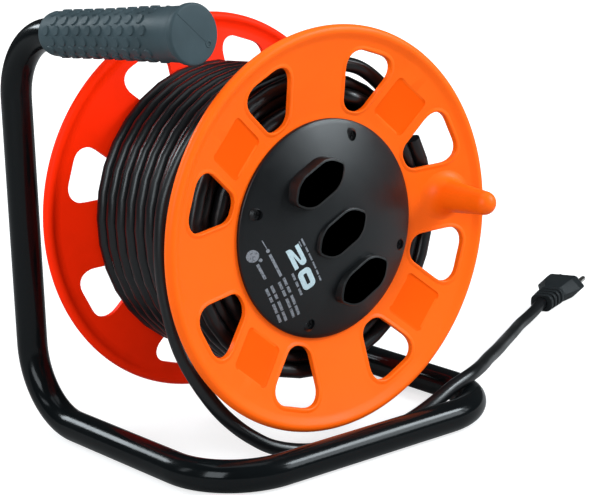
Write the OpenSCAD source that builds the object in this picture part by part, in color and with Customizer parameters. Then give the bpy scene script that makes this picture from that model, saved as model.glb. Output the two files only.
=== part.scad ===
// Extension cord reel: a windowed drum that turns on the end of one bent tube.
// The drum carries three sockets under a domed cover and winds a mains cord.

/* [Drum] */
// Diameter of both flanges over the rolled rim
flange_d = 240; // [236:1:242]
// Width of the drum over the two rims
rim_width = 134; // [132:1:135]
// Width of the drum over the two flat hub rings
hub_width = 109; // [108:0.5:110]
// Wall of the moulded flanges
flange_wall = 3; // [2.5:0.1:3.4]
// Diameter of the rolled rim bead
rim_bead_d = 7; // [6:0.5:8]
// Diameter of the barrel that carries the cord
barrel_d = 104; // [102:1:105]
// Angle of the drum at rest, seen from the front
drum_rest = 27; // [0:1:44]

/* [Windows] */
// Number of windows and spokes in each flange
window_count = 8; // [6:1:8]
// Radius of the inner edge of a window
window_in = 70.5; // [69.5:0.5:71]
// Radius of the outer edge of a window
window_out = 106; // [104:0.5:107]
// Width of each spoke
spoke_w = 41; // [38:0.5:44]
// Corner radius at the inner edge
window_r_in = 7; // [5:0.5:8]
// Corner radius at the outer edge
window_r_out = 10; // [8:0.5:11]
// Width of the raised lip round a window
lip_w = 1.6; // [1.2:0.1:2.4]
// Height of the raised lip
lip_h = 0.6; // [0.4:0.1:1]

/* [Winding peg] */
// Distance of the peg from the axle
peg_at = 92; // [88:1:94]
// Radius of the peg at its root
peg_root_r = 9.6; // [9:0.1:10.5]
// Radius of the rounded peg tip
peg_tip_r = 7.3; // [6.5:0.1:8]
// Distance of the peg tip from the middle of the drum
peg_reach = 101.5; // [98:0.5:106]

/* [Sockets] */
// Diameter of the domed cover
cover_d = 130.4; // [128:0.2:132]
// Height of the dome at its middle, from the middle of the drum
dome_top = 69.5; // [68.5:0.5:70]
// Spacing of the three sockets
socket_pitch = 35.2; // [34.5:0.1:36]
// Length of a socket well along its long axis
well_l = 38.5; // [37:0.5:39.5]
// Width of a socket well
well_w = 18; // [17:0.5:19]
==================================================
_Written instruction_. Find the word "that" and list each line it appears in.

_Reply to the task_.
Write the OpenSCAD source that builds the object in this picture part by part, in color and with Customizer parameters. Then give the bpy scene script that makes this picture from that model, saved as model.glb. Output the two files only.
// Extension cord reel: a windowed drum that turns on the end of one bent tube.
// Diameter of the barrel that carries the cord